但这个说法明显自相矛盾,贾母若看重门第,而兰芝的身份又真是庶族,当初为何应允这门婚事,如若不看重,如上的分析结论,又从何而来。让我们再看一下课文中兰芝被遣回娘家后的叙述,“媒人去数日,寻遣丞请还,说有兰家女,承籍有宦官。”明确点出了兰芝出身官宦之家,接下来还有“云有第五郎,娇逸未有婚。遣丞为媒人,主簿通语言。直说太守家,有此令郎君,既欲结大义,故遣来贵门。”归家不久,太守家就来为自己未婚的儿子提亲,除了渲染出兰芝的芳名远播外,更是兰芝身份的有力证明。
五、症结所在—苛求仕进惹得祸
至此我们排除了刘氏被遣的四种推测,当我们仔细审视一下文章,终于找到刘氏被遣的一些蛛丝马迹。众所周知出身官宦之家,又极富才情的兰芝,经常独守空房,仍能昼夜请作息,勤心养公姥的兰芝,却得不到婆婆的认可,甚至被“三日断五匹,大人故嫌迟”的刁难,这真是咄咄怪事。我们看一下仲卿为兰芝求情的言论,或许告诉了我们真正的症结所在,仲卿开口即言“儿已薄禄相,幸复得此妇,结发同枕席,黄泉共为友。”知母莫若子,仲卿本来想断绝母亲在仕宦之路上对自己的念想,并希望通过与兰芝的结发之情打动母亲,期望母亲网开一面。但天真的仲卿不知道这正犯了母亲的大忌,焦母本来就对嫁过门后,无助光耀门楣的兰芝心生怨恨,“吾意久怀忿”,又在自己言明为仲卿另聘“东家贤女”遭到仲卿“今若遣此妇,终老不复娶”的坚拒,焦母这时真是怒不可遏,“阿母得闻之,捶床便大怒。”将更大的愤恨加著到兰芝身上,兰芝被遣已是必然。

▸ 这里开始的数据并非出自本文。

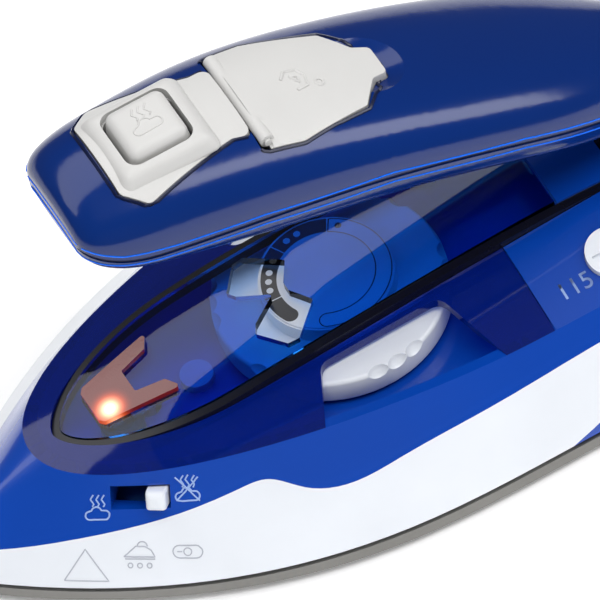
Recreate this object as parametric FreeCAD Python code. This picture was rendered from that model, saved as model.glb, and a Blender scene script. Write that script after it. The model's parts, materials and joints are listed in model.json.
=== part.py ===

站在焦母的角度,对儿子有所期许,希望儿子重振家声,好像无可厚非。但抱着母凭子贵的传统观念,却不能正视儿子身为府吏的现实,即便也许并不是持久的。正是对仕进急功近利的苛求,继而在儿子娶妻后将这种失落感,化为对儿媳的不满乃至怨愤。这时的焦母自然看不到兰芝的多才多艺,勤劳孝顺,因为这一切在焦母看来都是可以忽略的细枝末节,甚或焦母正抱怨兰芝福薄命浅,不能旺夫旺家。她眼里自然看不到两人的伉俪情深,反而只会固执地认为“儿女情长,英雄气短”。
我们最终恍然大悟,正是焦母对功名仕进的苛求,造成了兰芝与仲卿的爱情悲剧,让文章也更多了一层反封建的意义。被仕进蒙蔽了双眼的她,看不到真情的可贵,偏执的为了仕进荣耀不惜棒打鸳鸯,拆散爱侣,这种做法让人不胜唏嘘!